Bridge to Employment: Preparing Students for Bright Futures

Student holding up and examining molecular model
Since 1992, the Johnson & Johnson Bridge to Employment (BTE) program has been helping high school students in the United States prepare for careers in the Science, Technology, Engineering, Mathematics, Manufacturing & Design (STEM2D) sectors, including nursing. Twenty-six years later, BTE is an international program that operates in 18 countries through meaningful education experiences and authentic career preparation.

With a specific focus on young people from disadvantaged communities, BTE aims to inspire students to stay in school and excel academically, and further elevate their STEM2D career aspirations. The students begin involvement with BTE programs during their sophomore year of high school and continue until graduation, participating in activities from career coaching to shadowing opportunities at healthcare companies.

To make the program a reality, BTE involves four key partners: a Johnson & Johnson operating company, a higher education institution, a secondary school, and a community organization. Each partner plays a role in creating a customized program that fits the academic and experiential needs of each student.

To date, more than 4,300 students have participated in BTE programs, with 100 percent of them graduating from high school and approximately 47 percent planning to pursue a career in the health sector. Among BTE alumni currently in the workforce, 16 percent are nurses or doctors.

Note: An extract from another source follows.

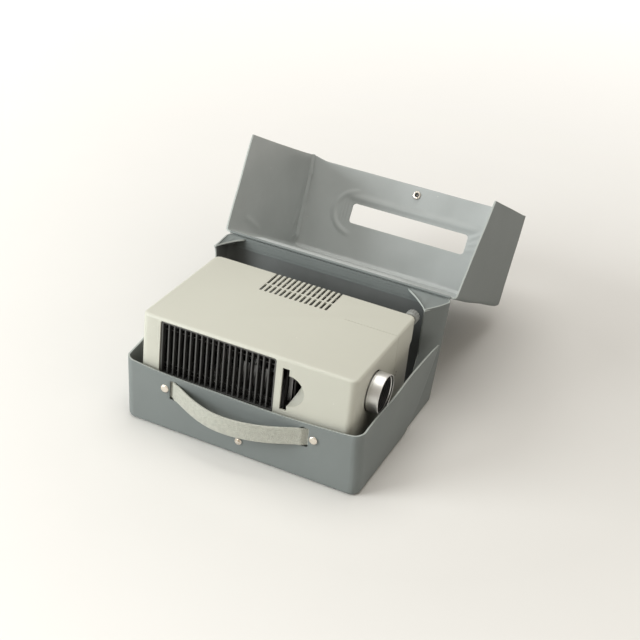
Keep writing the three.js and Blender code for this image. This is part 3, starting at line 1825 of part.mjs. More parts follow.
// The rocker is drawn level and then tipped to its off position, where it rests.
function rocker() {
  const wall = switch_rim / 2;
  const half_x = switch_width / 2 - wall - 2 * seat;
  const half_z = switch_height / 2 - wall - 4 * seat;
  const face = switch_rim + wall;
  const depth = switch_depth / 3;
  const section = flat([
    [0, -half_z],
    [face, -half_z],
    [face - seat, 0],
    [face, half_z],
    [0, half_z],
    [-depth, half_z / 2],
    [-depth, -half_z / 2],
  ]);
  const bore = rod("X", pivot_radius + running_gap, -switch_width, switch_width, 0, 0, 8);
  const g = cut(prism("X", section, -half_x, half_x), bore);
  return g.rotateX(rocker_turn / 2).translate(rocker_x, rocker_pivot_y, rocker_z);
}
add("power_switch_rocker", "black", rocker());

export default root;
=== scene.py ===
# Looks for the slide projector seated in its soft carrying case, lid thrown back.
# Metres. X runs along the projector's front, Y runs back, Z is up, as in the CAD.
import json
import math

import bmesh
import bpy
from mathutils import Matrix, Vector, noise


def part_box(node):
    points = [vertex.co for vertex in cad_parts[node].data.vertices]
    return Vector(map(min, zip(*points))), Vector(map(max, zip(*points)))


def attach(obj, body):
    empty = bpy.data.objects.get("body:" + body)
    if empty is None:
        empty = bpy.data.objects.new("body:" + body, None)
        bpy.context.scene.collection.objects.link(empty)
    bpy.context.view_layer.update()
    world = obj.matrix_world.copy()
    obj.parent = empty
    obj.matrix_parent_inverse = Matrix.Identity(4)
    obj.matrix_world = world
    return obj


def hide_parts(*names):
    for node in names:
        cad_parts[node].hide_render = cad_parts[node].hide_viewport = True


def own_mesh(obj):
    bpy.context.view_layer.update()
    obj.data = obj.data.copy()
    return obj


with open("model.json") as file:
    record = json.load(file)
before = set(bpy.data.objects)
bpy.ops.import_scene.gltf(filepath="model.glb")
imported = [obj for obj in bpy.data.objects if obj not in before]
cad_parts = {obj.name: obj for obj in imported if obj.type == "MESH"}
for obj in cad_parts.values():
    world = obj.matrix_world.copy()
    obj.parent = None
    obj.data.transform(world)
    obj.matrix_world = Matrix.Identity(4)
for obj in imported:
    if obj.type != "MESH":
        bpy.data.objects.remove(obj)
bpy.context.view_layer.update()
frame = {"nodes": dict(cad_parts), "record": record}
nodes = frame["nodes"]

MM = 0.001
TINY = 0.01 * MM

# Carrying case
vinyl = 2 * MM
half_width = 150.25 * MM
half_depth = 120 * MM
case_flare = 5.5 * MM
case_top = 143 * MM
flare_rate = case_flare / half_width / case_top
tray_corner = 12 * MM
tray_foot_round = 5 * MM
front_wall_height = 75 * MM
front_corner_rise = 7 * MM
wing_top = 98.5 * MM
wing_apex = 90 * MM  # y of the wing's highest point
wing_foot = 20 * MM  # y where the wing meets the bottom
wing_droop = 3 * MM
wing_rise_share = 0.74
wing_bulge = 7 * MM
wing_stand = 1.7 * MM  # how far the wing leans away from the back shell
wing_stand_height = 40 * MM  # above which it stands off in full
wing_lean = 5.5 * MM  # how far the right wing leans in at the front corner
wing_lean_share = 0.45
lean_start = (0.75, 0.15)  # of the half width and of the height
back_gap = 2.3 * MM  # from the tray's outer face to the back shell's
back_corner = 8 * MM
return_foot = 24 * MM
return_bend = 86.5 * MM
return_top = 77.5 * MM
bend_share = 0.52
right_lean = 18.3 * MM
left_lean = 3 * MM
web_reach_right = 57 * MM  # how far each corner web runs along the hinge
web_reach_left = 26 * MM
web_sag = 3.2 * MM
web_fold = 1.2 * MM
web_under = 0.4 * MM  # how far the webs stay below the shell's rim
hem_depth = 16 * MM
hem_thickness = 0.8 * MM
roll_depth = 0.4 * MM
weld_depth = 0.5 * MM
weld_width = 0.8 * MM
soft_height = 20 * MM  # above which the tray's walls wander in full
wall_wander = 0.8 * MM
back_foot = 2.8 * MM
mesh_step = 4 * MM

# Strap
strap_level = 57.5 * MM
strap_centre = -3 * MM
strap_width = 22.5 * MM
strap_thickness = 2.2 * MM
slit_half_span = 83.5 * MM
slit_width = 8 * MM
slit_play = 1.6 * MM
rivet_half_span = 95 * MM
strap_tail = 8 * MM
strap_bow = 18 * MM
strap_sag = 7.5 * MM
strap_peak_share = -0.12
rivet_head = 5.2 * MM
rivet_shank = 1.6 * MM
rivet_inside = 5.4 * MM  # from the wall's outer face to the washer
stud_level = 20.3 * MM
snap_pull = 8.2 * MM  # how far the socket stays above the stud
snap_bore = 2.6 * MM
wall_tilt = math.atan(half_depth * flare_rate)

# Lid
lid_open = math.radians(206.75)
hinge_height = 145 * MM
hinge_back = 123.36 * MM
lid_half = 158.35 * MM
flap_outer = -250.4 * MM
flap_length = 130 * MM
lid_corner = 7 * MM
lid_edge_round = 5 * MM
side_front_depth = 128 * MM
side_rear_length = 138 * MM
side_rear_angle = math.radians(69)
lid_left_splay = 23 * MM
handle_slot_length = 176 * MM
handle_slot_height = 28.5 * MM
handle_slot_up = 47 * MM
handle_slot_corner = 5 * MM
lid_curl = 3 * MM  # how far the flap turns in at its left end
lid_curl_width = 65 * MM
lid_bulge = 9 * MM  # of the left side's free edge near the flap
lid_bulge_width = 16 * MM
flap_clearance = 0.8 * MM  # how far the flap bows away from the front wall
flap_pleats = (-93, -97.5, -102)  # short folds left of the handle slot, in millimetres
flap_creases = (((91, 52), (112, 36)), ((92, 60), (117, 48)), ((91, 68), (112, 62)))
side_creases = (
    ((10, 22), (22, 2)),
    ((12, 60), (30, 100)),
    ((10, 112), (34, 122)),
    ((150, 118), (190, 108)),
)
panel_welds = ((5, 0.9), (9, 0.7), (22, 1.6))  # distance from the hinge and height, in millimetres
lid_mesh_step = 2.5 * MM
hinge_roll = 1.7 * MM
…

Jillian Price, RN, a BTE-Livingston County Alumni and current high-risk labor and delivery nurse at Strong Memorial Hospital in Rochester, N.Y., attributes her career choice to the experiences provided through BTE.

“When my BTE mentor learned that I was interested in healthcare and nursing, she set up a series of job shadows. This helped me make an informed decision about my future,” Jillian said. “Knowing how I felt about nursing before college was a big help for me – I didn’t go into college not knowing. I went from getting my feet wet to jumping in head first.”